With his overall season so badly compromised, Martin set a target while recovering: to make the most of the two August races at the Ducati-friendly Red Bull Ring.

“I just wanted to improve every race,” he said of his pre-season goals.

“For sure the start in Qatar was great and there was a possibility for the win, but I wasn’t confident or strong enough to do it.

“After the crash, all my focus was on this race [in Austria], this one and next week.

“I knew that it would be a strong race for Ducati, our best track of the year. Here was the place to do it, and I was fully focused on the target.

“Before the race I didn’t expect I could do it, but finally I could.

“Next week for sure we have another chance, and there’s still some margin, some points of the track where we can improve one or two tenths.”

Martin has succeeded at every level from the Red Bull Rookies Cup in 2012 (pictured below) to the top step of the MotoGP podium at the Red Bull Ring but it hasn’t been an easy journey for the 23-year-old, who admitted after Sunday’s win that there were times when his entire career has hung in the balance.

Jorge Martin 2012

“It would be impossible to repay what my parents did for me in the past,” said Martin after the win.

“Before I moved to the Rookies Cup, there was a moment when we had no money and things were difficult.

“We were thinking about stopping, when I was 12 years old, and now I’m here winning a MotoGP race. I’ll try to repay them for all my life.

“It’s a big step, winning a race, one more dream coming true.

“But we all have the same dream, to be MotoGP world champion, and I hope that I can keep this progression, keep learning the bike, and maybe in the future I can battle for an entire season.”

While it hasn’t been an easy journey for him so far, it’s one that has left him as a resilient character, something he’s already demonstrated this year with not only how well he’s handled the long road back from serious injury this year but also how well he handled Sunday’s race and the immediate aftermath as a newly-minted race winner.

“I didn’t feel a lot of pressure,” Martin admitted after the race.

“In the past I’ve felt pressure when I wasn’t winning, or when I had to stay at home without a bike.

“Those moments are what matured me in the past.


“Sure there was some pressure from Joan.

“But I learned a lot from Moto2, because it’s so difficult to pull away there.

“I’ve always had riders like [Marco] Bezzecchi and [Luca] Marini close to me and still I was able to keep my concentration all race.

“It was another good race, another great battle, but it was more mental than on the track.

“Because I had this little gap of a few seconds at the end, I was already thinking about the victory!

“Maybe that’s why when I crossed the line I was happy, but maybe also tired.

“Maybe that’s why I was calm – if I had fought with Joan in the last corner and won it would be a different story, but I was calm.”


That confidence didn’t just come at the end of the race, instead being something of a fixture of Martin’s whole weekend.

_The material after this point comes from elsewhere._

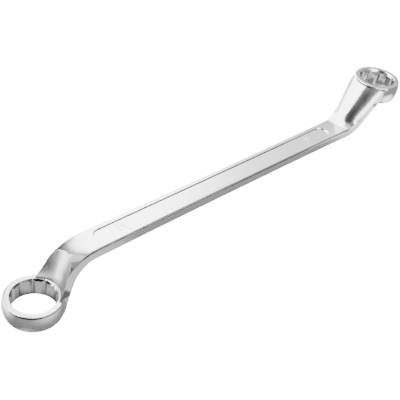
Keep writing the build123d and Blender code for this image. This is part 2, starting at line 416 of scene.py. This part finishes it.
def card_material(soft_edge, name, glow, feathers, depth, fall):
    """A glow in front that turns clear towards the card's edges. The back is all clear."""
    material, tree = new_material(name)
    tree.nodes.remove(tree.nodes["Principled BSDF"])
    light = tree.nodes.new("ShaderNodeEmission")
    light.inputs["Strength"].default_value = glow
    clear = tree.nodes.new("ShaderNodeBsdfTransparent")
    mask = tree.nodes.new("ShaderNodeGroup")
    mask.node_tree = soft_edge
    for socket, number in zip(mask.inputs, (*feathers, depth, fall)):
        socket.default_value = number
    side = tree.nodes.new("ShaderNodeNewGeometry")
    front = reckon(tree, "SUBTRACT", mask.outputs["Mask"], side.outputs["Backfacing"])
    front.node.use_clamp = True
    mix = tree.nodes.new("ShaderNodeMixShader")
    tree.links.new(front, mix.inputs["Fac"])
    tree.links.new(clear.outputs["BSDF"], mix.inputs[1])
    tree.links.new(light.outputs["Emission"], mix.inputs[2])
    tree.links.new(mix.outputs["Shader"], tree.nodes["Material Output"].inputs["Surface"])
    return material


def card(soft_edge, name, place, turn, size, glow, feathers, depth, fall):
    """A sheet, bright or dark, soft at its edges. Only reflections see it, from its front: far off
    it acts as a studio lamp or flag, close by it paints a highlight, glint, pool of light or shade
    into the chrome.
    """
    bpy.ops.mesh.primitive_plane_add(size=1.0)
    plane = bpy.context.object
    plane.name = name
    plane.scale = (*size, 1.0)
    plane.rotation_euler = [math.radians(angle) for angle in turn]
    plane.location = place
    plane.visible_camera = False
    plane.visible_diffuse = False
    plane.visible_shadow = False
    plane.visible_transmission = False
    plane.data.materials.append(card_material(soft_edge, name, glow, feathers, depth, fall))


def standing_card(soft_edge, name, point, azimuths, elevations, distance, glow, feathers, depth):
    """An upright card that fills a range of directions, in degrees, seen from one point."""
    x, y, z = point
    middle = sum(azimuths) / 2
    heading = math.radians(middle)
    half = math.radians((azimuths[1] - azimuths[0]) / 2)
    low, high = (z + distance * math.tan(math.radians(angle)) for angle in elevations)
    centre_x = x + distance * math.cos(heading)
    centre_y = y + distance * math.sin(heading)
    place = (centre_x, centre_y, (low + high) / 2)
    size = (2 * distance * math.tan(half), high - low)
    card(soft_edge, name, place, (90, 0, middle - 90), size, glow, feathers, depth, 1)


def size_mark(text, along, side, material):
    """A plain size number, raised from the floor of the upper or the lower panel."""
    deselect()
    bpy.ops.object.text_add()
    letters = bpy.context.object
    letters.data.body = text
    letters.data.size = MARK_HEIGHT / CAPITAL_SHARE
    letters.data.align_x = "CENTER"
    letters.data.align_y = "CENTER"
    letters.data.resolution_u = MARK_CURVE_STEPS
    letters.data.extrude = (MARK_RELIEF + MARK_ROOT) / 2 - MARK_EDGE
    letters.data.bevel_depth = MARK_EDGE
    bpy.ops.object.convert(target="MESH")
    letters = bpy.context.object
    bpy.ops.object.mode_set(mode="EDIT")
    bpy.ops.mesh.select_all(action="SELECT")
    bpy.ops.mesh.remove_doubles(threshold=MARK_MERGE)
    bpy.ops.mesh.normals_make_consistent(inside=False)
    bpy.ops.object.mode_set(mode="OBJECT")
    rise = SHANK_HALF - PANEL_DEPTH + (MARK_RELIEF - MARK_ROOT) / 2
    letters.rotation_euler = (0.0 if side > 0 else math.pi, 0.0, 0.0)
    letters.location = (along, 0.0, SHANK_MIDDLE + side * rise)
    bpy.ops.object.transform_apply(location=True, rotation=True, scale=True)
    letters.name = "mark_" + text + ("_upper" if side > 0 else "_lower")
    letters.data.name = letters.name
    letters.data.materials.clear()
    letters.data.materials.append(material)
    bpy.ops.object.shade_smooth_by_angle(angle=MARK_SMOOTH_ANGLE)
    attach(letters, "root")


deselect()
chrome = satin_chrome()
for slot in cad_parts[FORGING].material_slots:
    slot.material = chrome
for text, along in MARKS:
    for side in (1, -1):
        size_mark(text, along, side, chrome)

deselect()
pale_floor()
light_world()
soft_edge = soft_edge_group()
for row in STANDING_CARDS:
    standing_card(soft_edge, *row)
for row in PLACED_CARDS:
    card(soft_edge, *row)
place_camera()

Knowing from Friday that he had a good chance of a strong race come Sunday and implementing his plan to perfection, it shows not just the speed but also the analytical mind that he has brought to the Pramac team this year.

“I didn’t feel so confident on Friday but I knew I had a big margin for Saturday, “ he said afterwards, “and as soon as I went on the track I was super competitive.

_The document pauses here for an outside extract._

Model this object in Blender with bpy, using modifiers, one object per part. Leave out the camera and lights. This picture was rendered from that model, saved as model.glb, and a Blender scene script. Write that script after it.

“The good job I did in FP4 with used tyres meant I felt super confident, and I didn’t have the pace of Fabio [Quartararo] or Pecco [Bagnaia], but I was close.

“With some steps in the right direction, making the pole position was amazing.

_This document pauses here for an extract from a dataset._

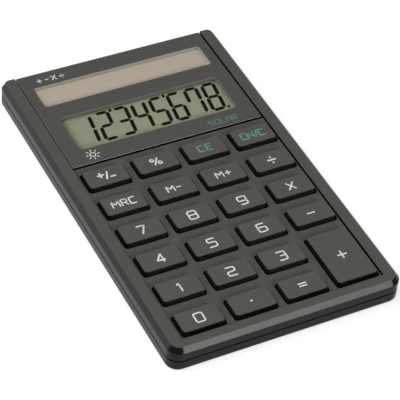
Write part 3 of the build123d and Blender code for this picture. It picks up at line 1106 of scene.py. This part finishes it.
@dataclass
class Keypad:
    """The keys and what is printed on them."""

    figure_height: float = 3.0 * MM
    word_height: float = 2.35 * MM
    operator_height: float = 2.7 * MM
    stroke_width: float = 0.46 * MM
    fine_width: float = 0.391 * MM
    bold_width: float = 0.54 * MM
    point_width: float = 0.55 * MM
    round_figures: str = "0235689"
    round_corner: float = 0.45 * MM  # of those figures
    sharp_corner: float = 0.1 * MM  # of everything else

    def legends(self) -> dict[str, tuple[Lettering, Ink, float]]:
        """What each key shows.

        Returns:
            Lettering, ink and stroke width by key.
        """
        figure, word, sign = self.figure_height, self.word_height, self.operator_height
        plain, bold, fine = self.stroke_width, self.bold_width, self.fine_width
        table = {f"key_{n}": (Lettering((str(n),), figure), Ink.LIGHT, plain) for n in range(10)}
        signed = Lettering(
            ("plus", "/", "minus"), word * 1.1, 0.06, rise=(0.22, 0.0, -0.3), shares=(0.9, 1.0, 1.0)
        )
        table |= {
            "key_point": (Lettering(("point",), figure), Ink.LIGHT, self.point_width),
            "key_equals": (Lettering(("equals",), sign), Ink.LIGHT, plain),
            "key_plus": (Lettering(("plus",), sign * 1.2), Ink.LIGHT, plain),
            "key_minus": (Lettering(("minus",), sign * 1.45), Ink.LIGHT, plain),
            "key_multiply": (Lettering(("times",), sign), Ink.LIGHT, plain),
            "key_divide": (Lettering(("divide",), sign * 1.15), Ink.LIGHT, bold),
            "key_mrc": (Lettering(("M", "R", "C"), word), Ink.LIGHT, fine),
            "key_m_minus": (Lettering(("M", "minus"), word), Ink.LIGHT, fine),
            "key_m_plus": (Lettering(("M", "plus"), word, shares=(1.0, 0.85)), Ink.LIGHT, fine),
            "key_ce": (Lettering(("C", "E"), word), Ink.GREEN, plain),
            "key_on_c": (Lettering(("O", "N", "/", "C"), word, gap=0.14), Ink.GREEN, plain),
            "key_percent": (Lettering(("percent",), word * 1.15), Ink.LIGHT, plain),
            "key_sign": (signed, Ink.LIGHT, bold),
        }
        return table

    def build(self, finishes: FinishBook, printer: StrokePrinter) -> None:
        """Dresses every key and prints its legend.

        Args:
            finishes: Materials by name.
            printer: Prints strokes.
        """
        for node, (lettering, ink, width) in self.legends().items():
            finishes.dress(frame["nodes"][node], "key_plastic")
            low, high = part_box(node)
            middle = (low + high) / 2
            label = node.removeprefix("key_")
            corner = self.round_corner if label in self.round_figures else self.sharp_corner
            strokes = lettering.strokes(middle.x, middle.y)
            piece = printer.print(
                "legend_" + label, strokes, high.z, width, corner, ink, node + "_cap"
            )
            LOG.info("printed %s", piece.name)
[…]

“In the first start, I felt OK, but I had some moments with the front tyre. So luckily they stopped the race, and I could change both tyres and I felt super good in the second start.

“As soon as I could I took the lead, because I knew it was a race to be constant. I could keep this 1m24.3s pace for all the race.

“Joan was super strong, but when I saw the lead increasing on the lap board, I just tried to put a little more on the track, and making this gap was perfect.

“I wasn’t expecting to be the rider to win, but in the end I did it.

“When there were 15 laps remaining, I felt really bad physically. It was the worst moment of the race.

“Joan was still super close to me, and I could hear his bike every corner.


“But then when I saw the little gap I was a bit more relaxed, because I didn’t have to push so hard.

“I could be more smooth in the third sector, and I could keep the pace.

“The last two laps weren’t critical, but I had a gap and I could have slowed down if I needed to.”

Sunday’s success, off the back of his podium in the opening race of the year in Qatar, means that there’s already talk now of what the future might bring for Martin – who surely has a shot at being Ducati’s next world champion.


But if we’ve learned one thing from the young Spaniard, it’s that speculation is unlikely to unsettle him too much.

“It’s still only my sixth race, and I don’t know what the future will bring,” he replied when asked about future moves by The Race.

“For sure there’s potential there to do great things, but the level in MotoGP is so high and all the brands are working so hard you cannot stop.

“I know that Ducati are working hard too though, and I feel like I’m in the right place for my riding style and I’m happy and confident for the future.”